**GIVEN REQUEST:**
Copy out each line of the material below with no changes.

++++++++

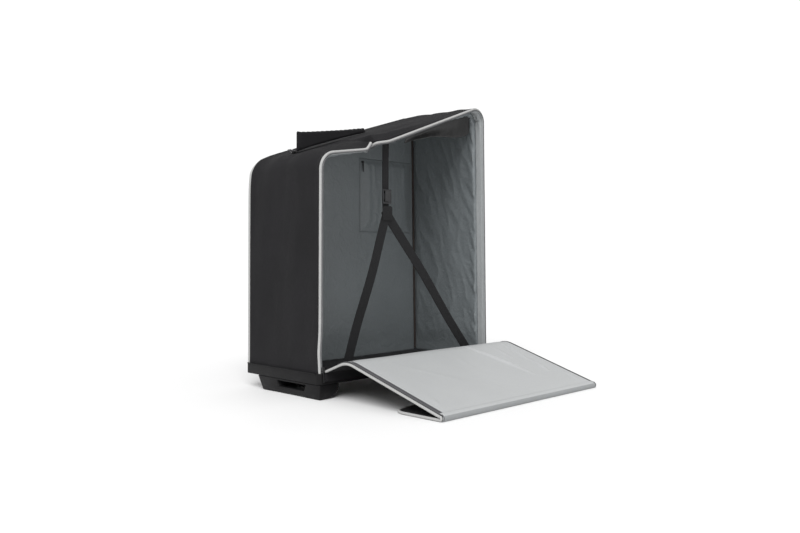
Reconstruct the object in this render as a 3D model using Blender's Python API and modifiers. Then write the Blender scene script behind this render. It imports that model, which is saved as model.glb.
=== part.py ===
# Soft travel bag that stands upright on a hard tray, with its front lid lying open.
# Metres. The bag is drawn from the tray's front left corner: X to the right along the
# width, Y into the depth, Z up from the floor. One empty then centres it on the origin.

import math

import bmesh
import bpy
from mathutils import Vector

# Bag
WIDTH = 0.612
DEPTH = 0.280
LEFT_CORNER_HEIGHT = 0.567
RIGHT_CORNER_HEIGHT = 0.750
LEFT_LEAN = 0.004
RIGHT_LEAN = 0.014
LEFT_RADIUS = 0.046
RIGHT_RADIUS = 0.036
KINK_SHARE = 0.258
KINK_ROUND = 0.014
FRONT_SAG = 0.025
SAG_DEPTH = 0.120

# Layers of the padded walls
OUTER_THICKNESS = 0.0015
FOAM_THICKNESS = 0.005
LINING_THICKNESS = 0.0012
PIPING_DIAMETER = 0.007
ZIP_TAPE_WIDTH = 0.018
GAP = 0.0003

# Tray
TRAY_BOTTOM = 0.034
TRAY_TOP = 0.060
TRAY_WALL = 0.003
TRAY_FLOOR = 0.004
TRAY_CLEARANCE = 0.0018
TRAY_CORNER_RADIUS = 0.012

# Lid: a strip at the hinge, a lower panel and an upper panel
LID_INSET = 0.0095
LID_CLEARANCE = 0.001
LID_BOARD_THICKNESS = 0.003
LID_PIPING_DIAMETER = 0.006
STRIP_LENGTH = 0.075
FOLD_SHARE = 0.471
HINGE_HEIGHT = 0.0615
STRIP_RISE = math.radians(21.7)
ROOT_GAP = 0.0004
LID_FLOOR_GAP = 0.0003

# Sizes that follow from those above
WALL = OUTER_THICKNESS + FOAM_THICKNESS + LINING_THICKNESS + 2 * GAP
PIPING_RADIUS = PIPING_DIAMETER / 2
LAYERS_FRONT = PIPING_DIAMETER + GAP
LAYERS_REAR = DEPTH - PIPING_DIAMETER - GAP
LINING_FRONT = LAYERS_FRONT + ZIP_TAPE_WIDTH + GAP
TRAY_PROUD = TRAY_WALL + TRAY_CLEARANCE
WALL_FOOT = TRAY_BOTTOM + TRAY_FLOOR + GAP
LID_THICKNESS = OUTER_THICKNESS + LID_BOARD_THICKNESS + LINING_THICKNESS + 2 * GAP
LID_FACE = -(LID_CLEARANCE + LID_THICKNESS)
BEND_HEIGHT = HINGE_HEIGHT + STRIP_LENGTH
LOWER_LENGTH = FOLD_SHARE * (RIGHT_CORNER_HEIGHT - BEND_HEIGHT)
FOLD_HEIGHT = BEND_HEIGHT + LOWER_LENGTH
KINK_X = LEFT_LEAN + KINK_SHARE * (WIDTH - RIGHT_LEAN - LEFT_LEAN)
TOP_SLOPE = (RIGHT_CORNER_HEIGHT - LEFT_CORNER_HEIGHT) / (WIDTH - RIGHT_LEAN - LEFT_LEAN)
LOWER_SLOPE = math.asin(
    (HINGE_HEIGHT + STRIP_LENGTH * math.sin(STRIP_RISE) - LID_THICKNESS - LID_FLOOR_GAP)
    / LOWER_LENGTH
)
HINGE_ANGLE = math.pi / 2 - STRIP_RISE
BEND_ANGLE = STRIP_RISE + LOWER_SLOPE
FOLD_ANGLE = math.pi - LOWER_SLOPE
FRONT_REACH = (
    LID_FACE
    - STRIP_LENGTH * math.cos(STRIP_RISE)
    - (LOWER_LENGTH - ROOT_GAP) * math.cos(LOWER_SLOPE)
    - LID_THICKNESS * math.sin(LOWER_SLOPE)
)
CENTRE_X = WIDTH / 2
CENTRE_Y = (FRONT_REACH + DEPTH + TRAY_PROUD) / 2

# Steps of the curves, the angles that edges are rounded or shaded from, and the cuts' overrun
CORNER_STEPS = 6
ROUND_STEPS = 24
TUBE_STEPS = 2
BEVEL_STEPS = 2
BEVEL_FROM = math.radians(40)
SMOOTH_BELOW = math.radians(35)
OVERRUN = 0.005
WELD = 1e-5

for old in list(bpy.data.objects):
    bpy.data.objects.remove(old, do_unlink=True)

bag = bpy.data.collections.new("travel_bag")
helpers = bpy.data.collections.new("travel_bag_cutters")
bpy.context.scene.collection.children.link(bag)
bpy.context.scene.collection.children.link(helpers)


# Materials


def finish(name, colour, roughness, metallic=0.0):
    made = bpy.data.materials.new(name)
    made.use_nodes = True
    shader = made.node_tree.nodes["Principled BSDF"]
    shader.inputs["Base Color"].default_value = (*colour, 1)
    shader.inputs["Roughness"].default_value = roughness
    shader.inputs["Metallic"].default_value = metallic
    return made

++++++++

**ANSWER TO THIS TASK:**
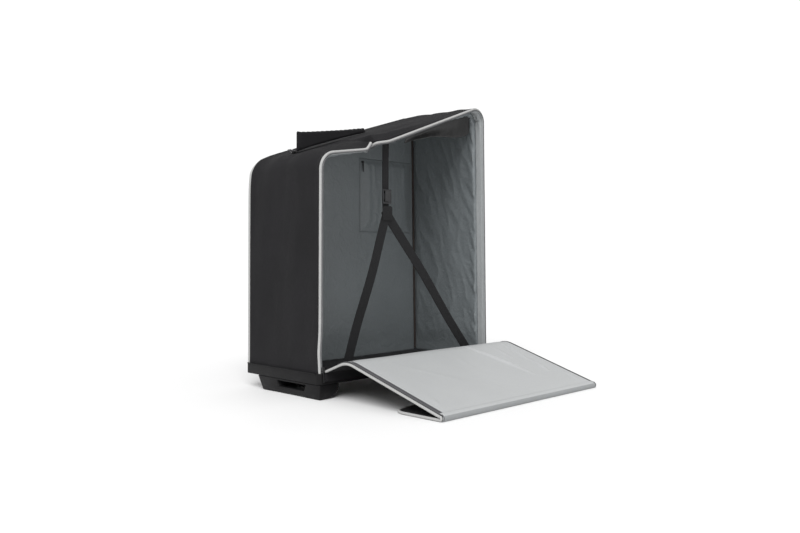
Reconstruct the object in this render as a 3D model using Blender's Python API and modifiers. Then write the Blender scene script behind this render. It imports that model, which is saved as model.glb.
=== part.py ===
# Soft travel bag that stands upright on a hard tray, with its front lid lying open.
# Metres. The bag is drawn from the tray's front left corner: X to the right along the
# width, Y into the depth, Z up from the floor. One empty then centres it on the origin.

import math

import bmesh
import bpy
from mathutils import Vector

# Bag
WIDTH = 0.612
DEPTH = 0.280
LEFT_CORNER_HEIGHT = 0.567
RIGHT_CORNER_HEIGHT = 0.750
LEFT_LEAN = 0.004
RIGHT_LEAN = 0.014
LEFT_RADIUS = 0.046
RIGHT_RADIUS = 0.036
KINK_SHARE = 0.258
KINK_ROUND = 0.014
FRONT_SAG = 0.025
SAG_DEPTH = 0.120

# Layers of the padded walls
OUTER_THICKNESS = 0.0015
FOAM_THICKNESS = 0.005
LINING_THICKNESS = 0.0012
PIPING_DIAMETER = 0.007
ZIP_TAPE_WIDTH = 0.018
GAP = 0.0003

# Tray
TRAY_BOTTOM = 0.034
TRAY_TOP = 0.060
TRAY_WALL = 0.003
TRAY_FLOOR = 0.004
TRAY_CLEARANCE = 0.0018
TRAY_CORNER_RADIUS = 0.012

# Lid: a strip at the hinge, a lower panel and an upper panel
LID_INSET = 0.0095
LID_CLEARANCE = 0.001
LID_BOARD_THICKNESS = 0.003
LID_PIPING_DIAMETER = 0.006
STRIP_LENGTH = 0.075
FOLD_SHARE = 0.471
HINGE_HEIGHT = 0.0615
STRIP_RISE = math.radians(21.7)
ROOT_GAP = 0.0004
LID_FLOOR_GAP = 0.0003

# Sizes that follow from those above
WALL = OUTER_THICKNESS + FOAM_THICKNESS + LINING_THICKNESS + 2 * GAP
PIPING_RADIUS = PIPING_DIAMETER / 2
LAYERS_FRONT = PIPING_DIAMETER + GAP
LAYERS_REAR = DEPTH - PIPING_DIAMETER - GAP
LINING_FRONT = LAYERS_FRONT + ZIP_TAPE_WIDTH + GAP
TRAY_PROUD = TRAY_WALL + TRAY_CLEARANCE
WALL_FOOT = TRAY_BOTTOM + TRAY_FLOOR + GAP
LID_THICKNESS = OUTER_THICKNESS + LID_BOARD_THICKNESS + LINING_THICKNESS + 2 * GAP
LID_FACE = -(LID_CLEARANCE + LID_THICKNESS)
BEND_HEIGHT = HINGE_HEIGHT + STRIP_LENGTH
LOWER_LENGTH = FOLD_SHARE * (RIGHT_CORNER_HEIGHT - BEND_HEIGHT)
FOLD_HEIGHT = BEND_HEIGHT + LOWER_LENGTH
KINK_X = LEFT_LEAN + KINK_SHARE * (WIDTH - RIGHT_LEAN - LEFT_LEAN)
TOP_SLOPE = (RIGHT_CORNER_HEIGHT - LEFT_CORNER_HEIGHT) / (WIDTH - RIGHT_LEAN - LEFT_LEAN)
LOWER_SLOPE = math.asin(
    (HINGE_HEIGHT + STRIP_LENGTH * math.sin(STRIP_RISE) - LID_THICKNESS - LID_FLOOR_GAP)
    / LOWER_LENGTH
)
HINGE_ANGLE = math.pi / 2 - STRIP_RISE
BEND_ANGLE = STRIP_RISE + LOWER_SLOPE
FOLD_ANGLE = math.pi - LOWER_SLOPE
FRONT_REACH = (
    LID_FACE
    - STRIP_LENGTH * math.cos(STRIP_RISE)
    - (LOWER_LENGTH - ROOT_GAP) * math.cos(LOWER_SLOPE)
    - LID_THICKNESS * math.sin(LOWER_SLOPE)
)
CENTRE_X = WIDTH / 2
CENTRE_Y = (FRONT_REACH + DEPTH + TRAY_PROUD) / 2

# Steps of the curves, the angles that edges are rounded or shaded from, and the cuts' overrun
CORNER_STEPS = 6
ROUND_STEPS = 24
TUBE_STEPS = 2
BEVEL_STEPS = 2
BEVEL_FROM = math.radians(40)
SMOOTH_BELOW = math.radians(35)
OVERRUN = 0.005
WELD = 1e-5

for old in list(bpy.data.objects):
    bpy.data.objects.remove(old, do_unlink=True)

bag = bpy.data.collections.new("travel_bag")
helpers = bpy.data.collections.new("travel_bag_cutters")
bpy.context.scene.collection.children.link(bag)
bpy.context.scene.collection.children.link(helpers)


# Materials


def finish(name, colour, roughness, metallic=0.0):
    made = bpy.data.materials.new(name)
    made.use_nodes = True
    shader = made.node_tree.nodes["Principled BSDF"]
    shader.inputs["Base Color"].default_value = (*colour, 1)
    shader.inputs["Roughness"].default_value = roughness
    shader.inputs["Metallic"].default_value = metallic
    return made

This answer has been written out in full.